I once heard Oakley Hall say that (I’m paraphrasing) he likes to write about things that piss him off. I don’t know enough about his life to know how autobiographical Love and War in California is, but if Payton Daltry is even a semi-approximate match for his creator, Hall is plenty pissed and has been for quite a while. His targets include a worthy roster of villains–the HUAC (House UnAmerican Activities Committee), the Japanese Internment, bigotry, and overweening authority figures of all kinds. Daltry encounters all of these forces and many more during his late adolescence, which coincides with the eruption of World War II. The “many more” include the corrupting influences of wealth and fame in the form of Errol Flynn and various shenanigans of the Hollywood hoi polloi.
Hall’s deftly constructed situation posits Daltry as a member of an integrated San Diego high school’s football team, then follows the fortunes of a multi-racial group of that team through the tribulations of the buildup to and beginnings of the conflagration. Daltry’s sensitivities build and ignite along with the injustices visited upon his non-white friends and as the bigotry of some of his white friends increases. The plot also includes plenty of intriguing short- and long-term romance. One key incident during a late-night pacific highway late-night drive is among the most vivid love scenes I’ve ever read.
Love and California is more than a coming-of-age novel, though, for it follows its protagonist through a successful, if offbeat, career into some unexpected middle-aged fame. I don’t want to give away too much, but suffice it to say that the young man’s principles do not erode over the years, even though their form and expression change. If that sentence seems oxymoronic on the page, you’d better read the novel. In Oakley Hall’s hands the experience of it makes sense.

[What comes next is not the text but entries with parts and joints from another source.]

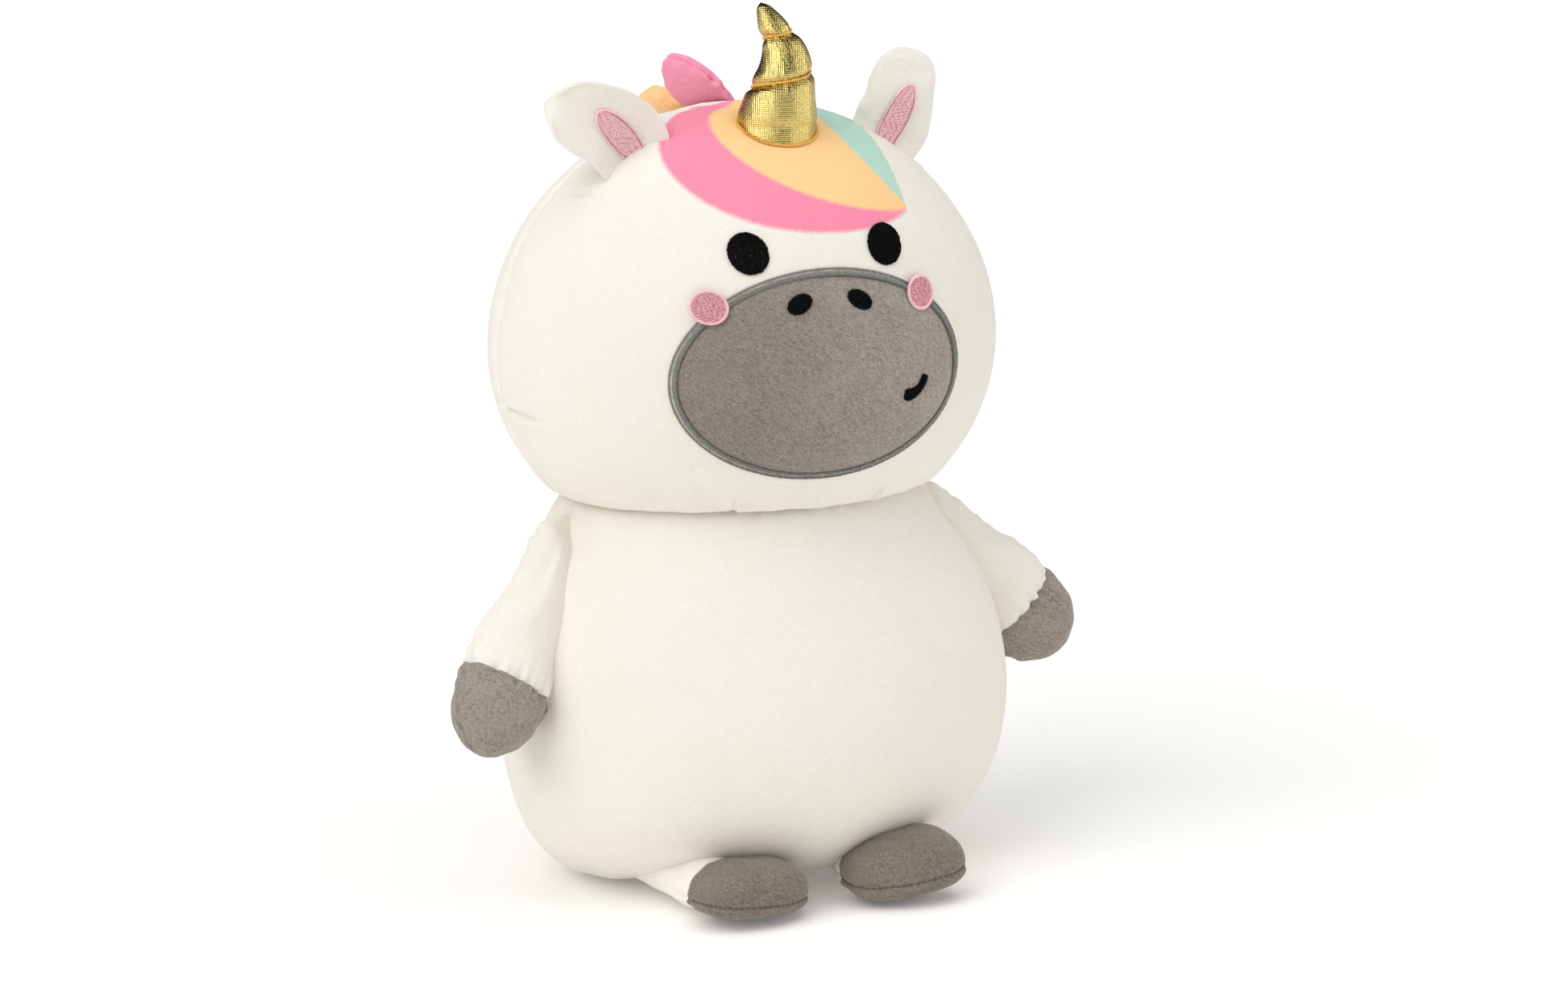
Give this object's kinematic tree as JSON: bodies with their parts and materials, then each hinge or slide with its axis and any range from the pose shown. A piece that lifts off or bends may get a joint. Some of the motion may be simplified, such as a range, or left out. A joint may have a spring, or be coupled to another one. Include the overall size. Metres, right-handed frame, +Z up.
{
  "type": "stuffed toy unicorn",
  "caption": "Round-headed plush unicorn that stands on a flat seat and short forward feet, with a bent gold horn, drooping ears, coloured mane lobes and soft grey hooves.",
  "frame": {"origin": "on the floor, on the flat underside of the seat, under the middle of the body", "axes": "+Z up, the face looks along -Y, +X is the toy's own left side"},
  "size_m": [0.266, 0.1843, 0.3315],
  "materials": {
    "white_plush": "short dense velvet pile, off-white",
    "grey_plush": "short velvet pile, warm grey",
    "grey_thread": "satin-stitched embroidery thread",
    "black_thread": "satin-stitched embroidery thread",
    "pink_thread": "filled embroidery with a satin edge",
    "pink_plush": "short velvet pile",
    "orange_plush": "short velvet pile",
    "mint_plush": "short velvet pile",
    "gold_lame": "foiled woven cloth with a metal shine",
    "gold_thread": "twisted sewing thread",
    "fibre_filling": "loose white fibre",
    "bead_bag": "cloth bag of small plastic beads"
  },
  "bodies": {
    "torso": {"torso_front_panel": "white_plush", "torso_back_panel": "white_plush", "base_panel": "white_plush", "torso_stuffing": "fibre_filling", "bead_pouch": "bead_bag"},
    "head": {"head_front_panel": "white_plush", "head_back_panel": "white_plush", "head_stuffing": "fibre_filling", "neck_stuffing": "fibre_filling", "muzzle_patch": "grey_plush", "muzzle_border": "grey_thread", "right_eye": "black_thread", "left_eye": "black_thread", "right_cheek": "pink_thread", "left_cheek": "pink_thread", "nostrils": "black_thread", "mouth": "black_thread", "horn_base_seam": "gold_thread"},
    "horn": {"horn_cover": "gold_lame", "horn_stuffing": "fibre_filling", "horn_thread": "gold_thread"},
    "right_ear": {"right_ear_front": "white_plush", "right_ear_back": "white_plush", "right_ear_stuffing": "fibre_filling", "right_ear_patch": "pink_thread"},
    "left_ear": {"left_ear_front": "white_plush", "left_ear_back": "white_plush", "left_ear_stuffing": "fibre_filling", "left_ear_patch": "pink_thread"},
    "mane_pink": {"mane_pink_cover": "pink_plush", "mane_pink_stuffing": "fibre_filling"},
    "mane_orange": {"mane_orange_cover": "orange_plush", "mane_orange_stuffing": "fibre_filling"},
    "mane_mint": {"mane_mint_cover": "mint_plush", "mane_mint_stuffing": "fibre_filling"},
    "right_arm": {"right_sleeve_front": "white_plush", "right_sleeve_back": "white_plush", "right_hand_hoof_front": "grey_plush", "right_hand_hoof_back": "grey_plush", "right_arm_stuffing": "fibre_filling"},
    "left_arm": {"left_sleeve_front": "white_plush", "left_sleeve_back": "white_plush", "left_hand_hoof_front": "grey_plush", "left_hand_hoof_back": "grey_plush", "left_arm_stuffing": "fibre_filling"},
    "right_leg": {"right_leg_top": "white_plush", "right_leg_under": "white_plush", "right_foot_hoof_top": "grey_plush", "right_foot_hoof_sole": "grey_plush", "right_leg_stuffing": "fibre_filling"},
    "left_leg": {"left_leg_top": "white_plush", "left_leg_under": "white_plush", "left_foot_hoof_top": "grey_plush", "left_foot_hoof_sole": "grey_plush", "left_leg_stuffing": "fibre_filling"},
    "tail": {"tail_pink": "pink_plush", "tail_orange": "orange_plush", "tail_mint": "mint_plush", "tail_stuffing": "fibre_filling"}
  },
  "joints": [
    {"name": "neck_nod", "type": "hinge", "parent": "torso", "child": "head", "pos_m": [0, 0, 0.16], "axis": [1, 0, 0], "range_deg": [-5, 5], "stiffness_Nm_per_rad": 2},
    {"name": "horn_tilt", "type": "hinge", "parent": "head", "child": "horn", "pos_m": [0.0016, -0.026, 0.2882], "axis": [1, 0, 0], "range_deg": [-5, 5], "stiffness_Nm_per_rad": 0.1},
    {"name": "right_ear_fold", "type": "hinge", "parent": "head", "child": "right_ear", "pos_m": [-0.0523, -0.011, 0.27999], "axis": [0.866, 0, 0.5], "range_deg": [-20, 20], "stiffness_Nm_per_rad": 0.02},
    {"name": "left_ear_fold", "type": "hinge", "parent": "head", "child": "left_ear", "pos_m": [0.0523, -0.011, 0.27999], "axis": [0.866, 0, -0.5], "range_deg": [-20, 20], "stiffness_Nm_per_rad": 0.02},
    {"name": "mane_pink_sway", "type": "hinge", "parent": "head", "child": "mane_pink", "pos_m": [0, 0.02397, 0.2897], "axis": [0, 0.933, -0.3598], "range_deg": [-12, 12], "stiffness_Nm_per_rad": 0.02},
    {"name": "mane_orange_sway", "type": "hinge", "parent": "head", "child": "mane_orange", "pos_m": [0, 0.04767, 0.27475], "axis": [0, 0.7679, -0.6406], "range_deg": [-12, 12], "stiffness_Nm_per_rad": 0.02},
    {"name": "mane_mint_sway", "type": "hinge", "parent": "head", "child": "mane_mint", "pos_m": [0, 0.06555, 0.25119], "axis": [0, 0.4348, -0.9005], "range_deg": [-12, 12], "stiffness_Nm_per_rad": 0.02},
    {"name": "right_arm_raise", "type": "hinge", "parent": "torso", "child": "right_arm", "pos_m": [-0.079, -0.007, 0.1305], "axis": [0, 0.9272, -0.3746], "range_deg": [0, 45], "stiffness_Nm_per_rad": 0.05},
    {"name": "left_arm_raise", "type": "hinge", "parent": "torso", "child": "left_arm", "pos_m": [0.0755, -0.003, 0.1305], "axis": [0, -0.9998, 0.0175], "range_deg": [-12, 35], "stiffness_Nm_per_rad": 0.05},
    {"name": "right_leg_lift", "type": "hinge", "parent": "torso", "child": "right_leg", "pos_m": [-0.041, -0.017, 0.0112], "axis": [-0.9659, -0.2588, 0], "range_deg": [0, 5], "stiffness_Nm_per_rad": 0.1},
    {"name": "left_leg_lift", "type": "hinge", "parent": "torso", "child": "left_leg", "pos_m": [0.041, -0.017, 0.0112], "axis": [-0.9945, 0.1045, 0], "range_deg": [0, 5], "stiffness_Nm_per_rad": 0.1},
    {"name": "tail_wag", "type": "hinge", "parent": "torso", "child": "tail", "pos_m": [0.003, 0.079, 0.0595], "axis": [0, 0, 1], "range_deg": [-15, 15], "stiffness_Nm_per_rad": 0.02}
  ]
}
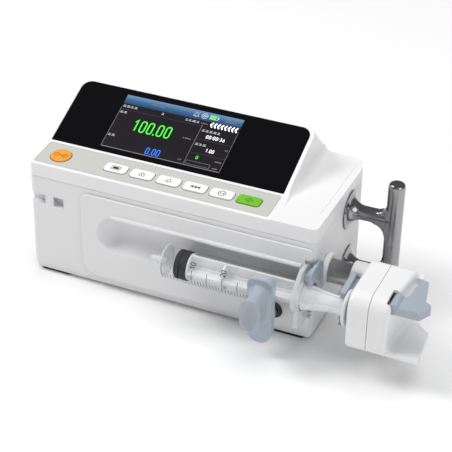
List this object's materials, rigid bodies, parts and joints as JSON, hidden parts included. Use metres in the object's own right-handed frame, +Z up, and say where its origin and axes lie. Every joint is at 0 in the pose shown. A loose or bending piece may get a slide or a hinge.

Though the book stands on its own, I have to say that it is an even more remarkable achievement for a man in his eighties who has had both knees replaced and still gets out on the tennis court regularly, still plays an active role in one of the most respected writer’s workshops in the country (The Squaw Valley Community of Writers, which he founded), and has fostered the careers of so many fine authors (try Alice Siebold, Michael Chabon, Amy Tan for starters) to still turn out writing of this quality on a regular basis. In a book jacket blurb, Chabon calls him “our greatest living master” of “that epic romance of disillusion and of promise betrayed.” I have a list of people I want to be like when I get old(er). He’s at the top.